Radovan Karadzic cross-examined Nedjeljko Prstojevic, who served as president of the municipal crisis staff in Ilidza, part of Sarajevo. Prstojevic ‘agreed absolutely’ with all claims put to him by the former Republika Srpska president

Nedjeljko Prstojevic, witness at the Radovan Karadzic trialNedjeljko Prstojevic, witness at the Radovan Karadzic trial

‘I agree absolutely, Mr. president’: this is how Nedjeljko Prstojevic replied to most of the questions asked by the accused Radovan Karadzic as he cross-examined Prstojevic, who was president of the municipal crisis staff in Ilidza, part of Sarajevo, during the war. The witness expressed his ‘absolute agreement’ with Karadzic’s claims even when the accused quoted from Prstojevic’s earlier statements to the OTP and his evidence in the Momcilo Krajisnik trial; in the examination-in chief, Prstojevic for the most part repudiated those statements.

At the beginning of his testimony, Prstojevic made a number of corrections to his testimony at the Krajisnik trial and asked for permission to provide additional explanations and interpretations of some terms, documents and previous statements that might incriminate Karadzic. This prompted the judges to decide that Prstojevic should testify viva voce instead of through his written statement and transcripts.

With Prstojevic’s help Karadzic tried to prove that in 1991, Muslims planned to declare an ‘Islamic Republic’ and intended to ‘expel all Christians’. They changed the ethnic structure of some municipalities by settling Muslims from Sandzak there, Karadzic argued. Muslims also urged their women to have five children; ‘one of them would be sacrificed for Bosnia’. ‘I agree absolutely’, Prstojevic confirmed, describing in detail ‘the fear’ that the Serbs felt as they listened to the stories related by the women in Ilidza ‘over coffee’.

All the while, Serbs made every effort to ‘maintain peace’ and to transform Bosnia through a democratic process with a consensus of all three constituent peoples, Karadzic put to Prstojevic, who agreed wholeheartedly. The Assembly of the Serb Municipality of Ilidza was established as early as on 3 January 1992, but according to Prstojevic, it was ‘merely a formality, a declaration, an assembly that was preventive in its nature’. It only became operational when the war broke out. The war, as Karadzic and Prstojevic agreed, was declared by the Muslims when they declared a general mobilization.

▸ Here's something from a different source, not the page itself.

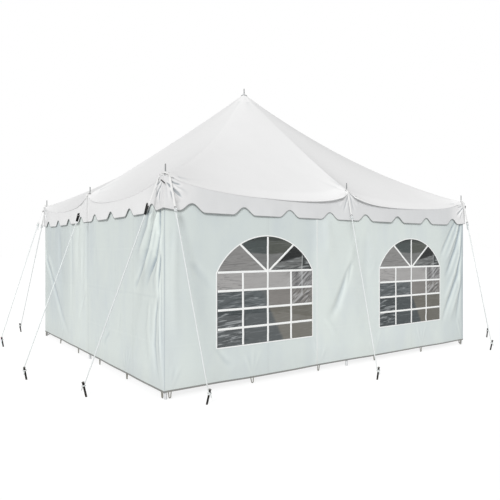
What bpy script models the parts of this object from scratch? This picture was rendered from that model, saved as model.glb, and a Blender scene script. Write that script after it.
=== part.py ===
"""Marquee tent: a square roof cloth on one centre mast and eight side poles, with a scalloped valance,
four hanging walls, arched clear windows in two of them, and guy ropes to stakes.

The origin is on the ground under the mast. The front wall faces -Y and +Z is up. Sizes are in metres.
"""

import math

import bmesh
import bpy
from mathutils import Matrix, Vector

# Plan
WALL_HALF = 3.048
CLOTH = 0.004
GAP = 0.0003
EAVE_HALF = WALL_HALF + 0.020

# Heights above the ground
PEAK_HEIGHT = 4.98
EAVE_HEIGHT = 2.725
WALL_TOP = 2.46
HEM_HEIGHT = 0.10
VALANCE_HEM = 2.285

# Roof cloth
EAVE_SAG = 0.21
SAG_FADE = 3.0
MIDDLE_POLE_DECAY = 0.15
CORNER_POLE_DECAY = 0.20
RIDGE_HOLLOW = 0.05
HIP_HOLLOW = 0.26
ROOF_COLUMNS = 24
COLUMN_CROWDING = 0.5
PIN_HOLE_DEPTH = 0.3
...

Everything that was done in Ilidza after that point in time was based on the Rules of All People’s Defense and Social Self-Protection, Prstojevic explained, brandishing a red booklet he had dug out of his briefcase, and not on the infamous Instruction issued by the SDS Main Board in December 1991, known as Variants A and B.

After that, with the aid of the documents produced by Karadzic, Prstojevic was able to describe how ‘Alija’s shock troops’ attacked Serbs in Ilidza in April 1992. ‘They fired on us so fiercely’, Prstojevic said, that ‘by mid-April they ran out of ammunition’. Apart from the Patriot League and other Muslim forces that attacked from the ‘outside’, Serbs were also attacked ‘from within, by the fifth column’, Muslims from Ilidza who lived there until 22 April 1992, Prstojevic explained.

When Karadzic quoted parts of Prstojevic’s statement to the OTP investigators about ‘Muslim attacks on Ilidza’ in April 1992, Prstojevic ‘agreed absolutely’ with the accused twice in a row. On another occasion, the witness said that in 2003, when he gave the statement to the OTP investigators, he was ‘younger and was able to explain things better than now’.

Nedjeljko Prstojevic’s cross-examination will continue on Monday. The trial will then be suspended for two months to enable Karadzic to inspect the materials the prosecution has disclosed to him with some delay.